In a 9-0 vote that was taken before the proceedings began via the live stream, Sen. John Bonacic’s S5302-B online poker bill, which was introduced in May 2015, is now in the hands of the Senate Finance committee, which has yet to set a hearing date. Bonacic also introduced an online poker bill in 2014, but it failed to move beyond committee.
"S.5302-B took a necessary step forward today with its vote out of the Racing Committee," Bonacic said in a statement released by his office after the hearing. "The Bill now goes to the Finance Committee and I anticipate having ongoing discussions with my colleagues in both Houses regarding this bill as session moves forward."

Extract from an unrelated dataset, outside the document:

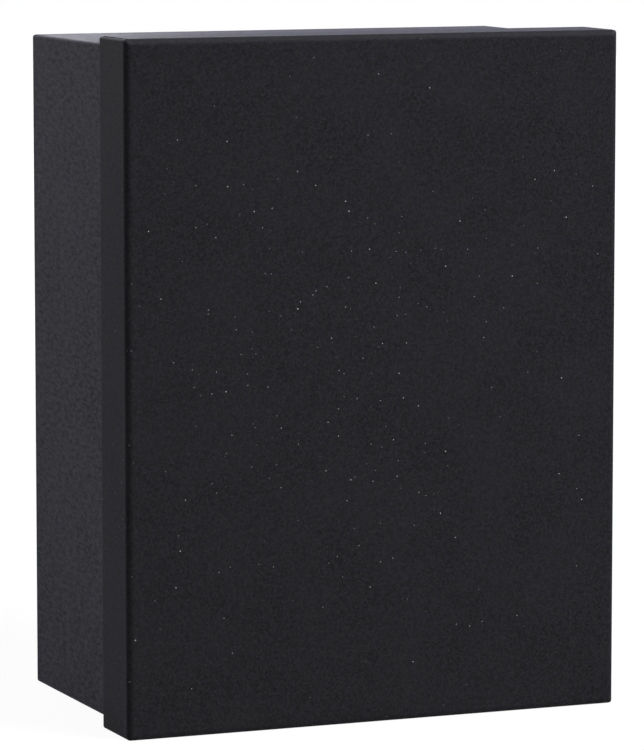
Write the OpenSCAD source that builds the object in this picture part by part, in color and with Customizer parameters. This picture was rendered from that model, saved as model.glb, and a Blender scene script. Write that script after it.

S.5302-B would provide up to 10 licenses for operators who may then provide "certain types of online poker," including Omaha and Texas Hold’em and “any other poker game that the commission determines is the material equivalent of either of those.” Each license would be good for 10 years and cost $10 million, and license holders would pay a 15% state tax on their gross gaming revenue.
The Poker Players Alliance also issued a statement from Executive Director John Pappas applauding the news.
"The PPA thanks Chairman John Bonacic and the Committee for acting quickly to pass iPoker legislation through the Senate Committee on Racing, Gaming and Wagering. If passed into law, the bill would provide New Yorkers who play poker online with a safe and regulated environment, while bringing in revenue for the state," said Pappas. "We encourage the Finance Committee to move quickly to usher the legislation through the Senate, and also urge the Assembly to move forward with their respective legislation."
Pappas also warned against the state waiting to move forward until New York’s commercial casinos are operational, as some lawmakers have suggested.
"It would be a mistake for New York to wait for its brick-and-mortar casinos to go online. Moving Internet poker legislation now would establish an existing customer base of poker players for brick-and-mortar casinos when they open their doors for business," he said.
"It's New York’s turn to give their consumers what New Jersey, Nevada and Delaware constituents already have — a safe and regulated online market that is accountable to the players, regulators and law enforcement."